— BEGIN GIVEN DATA —

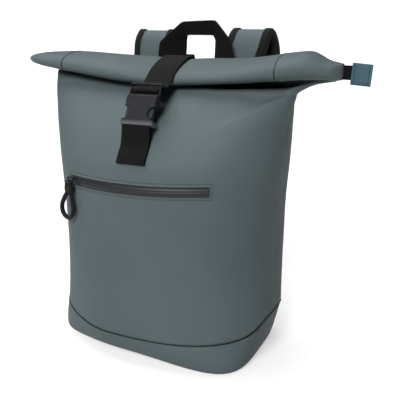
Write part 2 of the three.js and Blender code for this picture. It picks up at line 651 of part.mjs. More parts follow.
const panelPlane = clothY(handleSpread, 0.835 * bodyHeight, 1) + seat + webThick / 2;

function handleStations() {
  const bandTop = handleTop - 0.47 * strapWidth / 2;
  const left = handleRows.map((r) => {
    const turn = THREE.MathUtils.degToRad(r.turn);
    const fall = THREE.MathUtils.degToRad(r.fall);
    return {
      at: V(-r.x * strapWidth, panelPlane + r.back * padThick, standing(r.z, bandTop)),
      wide: V(Math.cos(turn) * Math.cos(fall), Math.sin(turn) * Math.cos(fall), -Math.sin(fall)),
      half: r.half * strapWidth / 2,
      thick: r.thick * webThick,
    };
  });
  const right = left.slice(0, -1).reverse().map((s) => ({
    ...s, at: V(-s.at.x, s.at.y, s.at.z), wide: V(-s.wide.x, s.wide.y, s.wide.z),
  }));
  return faced([...left, ...right]);
}
addNode('carry_handle', band(handleStations()), webbing);

// The shoulder straps
// Centre line of a strap: x and lean in shares of halfWidth, back in shares of padThick behind the
// panel, z as for the handle.  The left strap leans out towards its foot by lean.
const strapRows = [
  { x: 0.380, lean: 0.126, back: 1.000, z: 0.879, half: 1, thick: 0.8 },
  { x: 0.385, lean: 0.078, back: 1.418, z: 1.000, half: 1, thick: 1 },
  { x: 0.410, lean: 0.036, back: 1.818, z: 1.532, half: 1, thick: 1 },
  { x: 0.443, lean: 0.015, back: 2.182, z: 1.798, half: 1, thick: 1 },
  { x: 0.456, lean: 0.004, back: 2.636, z: 1.942, half: 1, thick: 1 },
  { x: 0.465, lean: 0, back: 3.273, z: 2.000, half: 1, thick: 1 },
  { x: 0.475, lean: 0, back: 3.909, z: 1.942, half: 1, thick: 1 },
  { x: 0.490, lean: 0, back: 4.364, z: 1.787, half: 1, thick: 1 },
  { x: 0.505, lean: 0, back: 4.455, z: 1.559, half: 1, thick: 1 },
  { x: 0.530, lean: 0, back: 4.364, z: 0.989, half: 1, thick: 1 },
  { x: 0.560, lean: 0, back: 3.818, z: 0.821, half: 1, thick: 1 },
  { x: 0.590, lean: 0, back: 3.000, z: 0.653, half: 0.96, thick: 1 },
  { x: 0.605, lean: 0, back: 2.636, z: 0.526, half: 0.88, thick: 0.9 },
  { x: 0.610, lean: 0, back: 2.455, z: 0.453, half: 0.74, thick: 0.75 },
];
const strapSpread = 8;       // the left strap stands this much further out
function padStations(side) {
  const spots = strapRows.map((r) => {
    const out = side > 0 ? r.x * halfWidth : (r.x + r.lean) * halfWidth + strapSpread;
    return V(side * out, panelPlane + r.back * padThick, standing(r.z, padTop - padThick / 2));
  });
  return spots.map((p, i) => {
    const run = spots[Math.min(spots.length - 1, i + 1)].clone().sub(spots[Math.max(0, i - 1)]).normalize();
    const wide = V(1, 0, 0).addScaledVector(run, -run.x).normalize();
    const out = run.cross(wide).normalize();
    return { at: p, wide, out, half: strapRows[i].half * padWidth / 2, thick: strapRows[i].thick * padThick };
  });
}
const padProfile = [
  [-0.90, -0.5], [0.90, -0.5], [1, -0.2], [1, 0.2], [0.90, 0.5], [-0.90, 0.5], [-1, 0.2], [-1, -0.2],
];
const bindDeep = 8.5;        // how far the binding folds over the pad
const bindThick = 1.1;
const bindGap = 1.1;

// Folded tape over one edge of a pad.
function bindingRings(stations, edge) {
  return stations.map((s) => {
    const o = (w, t) => s.at.clone().addScaledVector(s.wide, edge * w).addScaledVector(s.out, t);
    const h = s.thick / 2 + bindGap;
    const e = s.half + bindGap;
    const low = s.half - bindDeep;
    const ring = [
      o(low, -h - bindThick), o(e - 1.2, -h - bindThick), o(e + bindThick, -0.4 * s.thick),
      o(e + bindThick, 0.4 * s.thick), o(e - 1.2, h + bindThick), o(low, h + bindThick),
      o(low, h), o(e - 1.6, h), o(e, 0.36 * s.thick),
      o(e, -0.36 * s.thick), o(e - 1.6, -h), o(low, -h),
    ];
    return edge > 0 ? ring : ring.reverse();
  });
}

for (const [side, word] of [[-1, 'left'], [1, 'right']]) {
  const stations = padStations(side);
  addNode(`shoulder_strap_${word}`, band(stations, padProfile), cloth);
  const bound = stations.slice(1, -1);
  addNode(`strap_binding_${word}_outer`, skin(bindingRings(bound, side)), webbing);
  addNode(`strap_binding_${word}_inner`, skin(bindingRings(bound, -side)), webbing);
}

// Adjusters and webbing at the foot of the straps
// A plain ladder lock hangs at the end of each pad; the webbing runs from it to the side of the base.
const lowWidth = 22;
const lockHalf = 15;
const lockDrop = 17;         // from the end of the pad to the middle of the lock
const lockBars = [[-11, -8.4], [-4.6, -1.8], [1.6, 5.0], [8.4, 11]];
for (const [side, word] of [[-1, 'left'], [1, 'right']]) {
  const end = padStations(side).at(-1);
  const drop = V(side * 0.16, -0.22, -1).normalize();
  const wide = V(1, 0, 0).addScaledVector(drop, -drop.x).normalize();
  const out = drop.clone().cross(wide).normalize();
  const frame = new THREE.Matrix4().makeBasis(wide, drop.clone().negate(), out);
  frame.setPosition(end.at.clone().addScaledVector(drop, lockDrop));
  const lockOutline = [[-lockHalf, -11], [lockHalf, -11], [lockHalf, 11], [-lockHalf, 11]];
  const slot = lowWidth / 2 + 0.6;
  let lock = solidOf(plate(lockOutline, -1.8, 1.8, 0.5));
  for (let i = 0; i < 3; i += 1) {
    lock = lock.subtract(solidOf(box(-slot, slot, lockBars[i][1], lockBars[i + 1][0], -5, 5)));
  }
  const placed = geometryOf(lock).applyMatrix4(frame);
  addNode(`strap_adjuster_${word}`, placed, moulded);

  const inLock = ([p, q]) => (
    { at: V(0, p, q).applyMatrix4(frame), wide, half: lowWidth / 2, thick: webThick });
  const hanger = [
    [lockDrop - 2.4, 2.9], [12, 2.9], [8, 2.7], [6.7, 0], [8, -2.7], [12, -2.9], [lockDrop - 2.4, -2.9],
  ];
  addNode(`lock_webbing_${word}`, band(faced(hanger.map(inLock))), webbing);

  const through = [
    [-40, -6.4], [-12, -6.2], [-2.6, -5.6], [-0.2, -2.4], [-0.1, 0.4],
    [-1.6, 2.9], [-4.8, 2.9], [-6.5, 0.2], [-7.6, -2.6], [-12, -3.0],
  ];
  const onCloth = [0.225, 0.175, 0.13].map((share, i) => {
    const x = side * (0.775 + 0.008 * i) * halfWidth;
    const z = share * bodyHeight + 2;
    const away = clothOut(x, z, 1);
    return {
      at: V(x, clothY(x, z, 1), z).addScaledVector(away, (i === 0 ? 4 : 0) + seat + webThick / 2),
      wide: V(away.y, -away.x, 0).normalize(), half: lowWidth / 2, thick: webThick,
    };
  });
  addNode(`lower_webbing_${word}`, band(faced([...through.map(inLock), ...onCloth])), webbing);
}

// Webbing and cloth tab at the end of the roll
const endRow = rollRow(rollHalf);
const endWebHalf = 7.2;
const endLow = endRow.z - 1.5 - endWebHalf;
const endHigh = endRow.z - 1.5 + endWebHalf;
const [endFront, endBack] = [endRow.y - webThick, endRow.y + webThick];
addNode('roll_end_webbing', box(rollHalf + gap, rollHalf + 27, endFront, endBack, endLow, endHigh), webbing);

// Cloth folded over the end of the webbing, hanging a little askew.
const tabStart = rollHalf + 10.5;
const tabEnd = rollHalf + 31;
const tabIn = webThick + gap;
const tabOut = tabIn + 1.6;
const tabOutline = [
  [tabStart, -tabOut], [tabEnd - 3, -tabOut], [tabEnd - 0.8, -0.6 * tabOut], [tabEnd, 0],
  [tabEnd - 0.8, 0.6 * tabOut], [tabEnd - 3, tabOut], [tabStart, tabOut], [tabStart, tabIn],
  [tabEnd - 3.4, tabIn], [tabEnd - 3.4, -tabIn], [tabStart, -tabIn],
];
const tabGeometry = plate(tabOutline.map(([x, y]) => [x - tabStart, y]), -11.5, 11.5);
tabGeometry.rotateY(THREE.MathUtils.degToRad(4));
tabGeometry.translate(tabStart, endRow.y, endRow.z - 3.2);
addNode('roll_end_tab', tabGeometry, tabCloth);

export default group;
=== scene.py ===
from functools import cache
from math import copysign, cos, exp, hypot, pi, radians, sin
import bpy
import numpy as np
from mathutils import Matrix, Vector, noise


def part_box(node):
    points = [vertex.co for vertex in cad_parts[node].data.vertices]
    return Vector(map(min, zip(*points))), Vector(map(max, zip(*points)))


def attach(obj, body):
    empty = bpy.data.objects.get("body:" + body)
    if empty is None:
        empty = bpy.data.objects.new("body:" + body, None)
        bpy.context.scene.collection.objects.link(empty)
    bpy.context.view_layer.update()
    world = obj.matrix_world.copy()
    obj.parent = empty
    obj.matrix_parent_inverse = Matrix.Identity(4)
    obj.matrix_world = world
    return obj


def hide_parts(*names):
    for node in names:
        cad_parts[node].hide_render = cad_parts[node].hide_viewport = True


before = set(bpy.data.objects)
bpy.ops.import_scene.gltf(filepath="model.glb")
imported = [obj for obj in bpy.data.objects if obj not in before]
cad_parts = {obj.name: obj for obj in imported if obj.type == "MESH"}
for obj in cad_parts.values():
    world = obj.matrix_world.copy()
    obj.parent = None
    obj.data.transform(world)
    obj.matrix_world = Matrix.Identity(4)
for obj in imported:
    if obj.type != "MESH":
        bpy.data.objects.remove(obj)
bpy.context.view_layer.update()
print("frame loaded,", len(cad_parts), "solids")

# Camera

cameraSet = {
    "place": (0.37296, -0.75720, 0.42916),
    "looks": (-0.38780, 0.88059, -0.27234),  # a little down, from the front right
    "lens": 58.07,  # mm on a 36 mm sensor, for a square picture
}
cameraData = bpy.data.cameras.new("camera")
cameraData.lens = cameraSet["lens"]
cameraData.sensor_width = 36
camera = bpy.data.objects.new("camera", cameraData)
camera.location = cameraSet["place"]
camera.rotation_euler = Vector(cameraSet["looks"]).to_track_quat("-Z", "Y").to_euler()
link = bpy.context.scene.collection.objects.link
link(camera)
bpy.context.scene.camera = camera

# Small tools. Shapes are worked out in millimetres and turned to metres when a mesh is made.


def linear(colour):  # sRGB hex to the linear values that shaders take
    parts = [int(colour[i:i + 2], 16) / 255 for i in (1, 3, 5)]
    return tuple(c / 12.92 if c <= 0.04045 else ((c + 0.055) / 1.055) ** 2.4 for c in parts) + (1.0,)


def addNode(tree, kind, settings=None, links=None):  # a node, its settings and what feeds it
    node = tree.nodes.new(kind)
    for key, value in (settings or {}).items():
        if isinstance(key, str) and hasattr(node, key):
            setattr(node, key, value)
        else:
            node.inputs[key].default_value = value
    for key, source in (links or {}).items():
        tree.links.new(source, node.inputs[key])
    return node


def mix(p, q, f):
    return p + (q - p) * f


def ease(f):
    k = min(1.0, max(0.0, f))
    return k * k * (3 - 2 * k)


def power(value, exponent):
    return copysign(abs(value) ** exponent, value)


def circle(count, shift=0.0):  # angles all the way round
    return [2 * pi * (k + shift) / count for k in range(count)]


def unit(vectors):
    return vectors / np.linalg.norm(vectors, axis=-1, keepdims=True)


def runOf(points):  # how far along a line of points each one lies
    return np.concatenate([[0], np.cumsum(np.linalg.norm(np.diff(points, axis=0), axis=1))])


def table(names, *rows):
    return [dict(zip(names.split(), row)) for row in rows]


def column(rows, key, place):  # one column of a table at a place between its rows, along a smooth curve
    at = next(iter(rows[0]))
    i = 0
    while i < len(rows) - 2 and place > rows[i + 1][at]:
        i += 1
    p, q = rows[i], rows[i + 1]
    before, after = rows[max(0, i - 1)], rows[min(len(rows) - 1, i + 2)]
    span = q[at] - p[at]

    def slope(r, s):
        return 0 if s[at] == r[at] else (s[key] - r[key]) / (s[at] - r[at])

    chord = slope(p, q)
    m0 = chord if i == 0 else 0.5 * (slope(before, p) + chord)
    m1 = chord if i + 2 >= len(rows) else 0.5 * (slope(q, after) + chord)
    f = min(1.0, max(0.0, (place - p[at]) / span))
    return mix(p[key], q[key], ease(f)) + f * (1 - f) ** 2 * span * m0 - f * f * (1 - f) * span * m1


def smooth(points, steps):  # more points on a smooth curve through the given ones
    p = np.array(points, float)
    last = len(p) - 1
    found = []
    for i in range(last):
        a, b, c, d = (p[min(last, max(0, k))] for k in (i - 1, i, i + 1, i + 2))
        for t in (k / steps for k in range(steps)):
            found.append(0.5 * (2 * b + (c - a) * t + (2 * a - 5 * b + 4 * c - d) * t * t
                                + (3 * b - a - 3 * c + d) * t ** 3))
    return np.array(found + [p[-1]])


def place(piece, replaced=(), slot=None):
    link(piece)
    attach(piece, "root")
    if replaced:
        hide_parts(*replaced)
    return piece


def newMesh(name, spots, faces, material):
    mesh = bpy.data.meshes.new(name)
    mesh.from_pydata((np.array(spots).reshape(-1, 3) / 1000).tolist(), [], faces)
    mesh.materials.append(material)
    mesh.shade_smooth()
    return mesh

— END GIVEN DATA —

:: WHAT TO PRODUCE ::
Your task is to transcribe only the lines from the line containing "a little askew." through the line containing "cad_parts[node].hide_render = cad_parts[node].hide_viewport", word for word.

:: SOLUTION FOR THIS PROBLEM ::
// Cloth folded over the end of the webbing, hanging a little askew.
const tabStart = rollHalf + 10.5;
const tabEnd = rollHalf + 31;
const tabIn = webThick + gap;
const tabOut = tabIn + 1.6;
const tabOutline = [
  [tabStart, -tabOut], [tabEnd - 3, -tabOut], [tabEnd - 0.8, -0.6 * tabOut], [tabEnd, 0],
  [tabEnd - 0.8, 0.6 * tabOut], [tabEnd - 3, tabOut], [tabStart, tabOut], [tabStart, tabIn],
  [tabEnd - 3.4, tabIn], [tabEnd - 3.4, -tabIn], [tabStart, -tabIn],
];
const tabGeometry = plate(tabOutline.map(([x, y]) => [x - tabStart, y]), -11.5, 11.5);
tabGeometry.rotateY(THREE.MathUtils.degToRad(4));
tabGeometry.translate(tabStart, endRow.y, endRow.z - 3.2);
addNode('roll_end_tab', tabGeometry, tabCloth);

export default group;
=== scene.py ===
from functools import cache
from math import copysign, cos, exp, hypot, pi, radians, sin
import bpy
import numpy as np
from mathutils import Matrix, Vector, noise


def part_box(node):
    points = [vertex.co for vertex in cad_parts[node].data.vertices]
    return Vector(map(min, zip(*points))), Vector(map(max, zip(*points)))


def attach(obj, body):
    empty = bpy.data.objects.get("body:" + body)
    if empty is None:
        empty = bpy.data.objects.new("body:" + body, None)
        bpy.context.scene.collection.objects.link(empty)
    bpy.context.view_layer.update()
    world = obj.matrix_world.copy()
    obj.parent = empty
    obj.matrix_parent_inverse = Matrix.Identity(4)
    obj.matrix_world = world
    return obj


def hide_parts(*names):
    for node in names:
        cad_parts[node].hide_render = cad_parts[node].hide_viewport = True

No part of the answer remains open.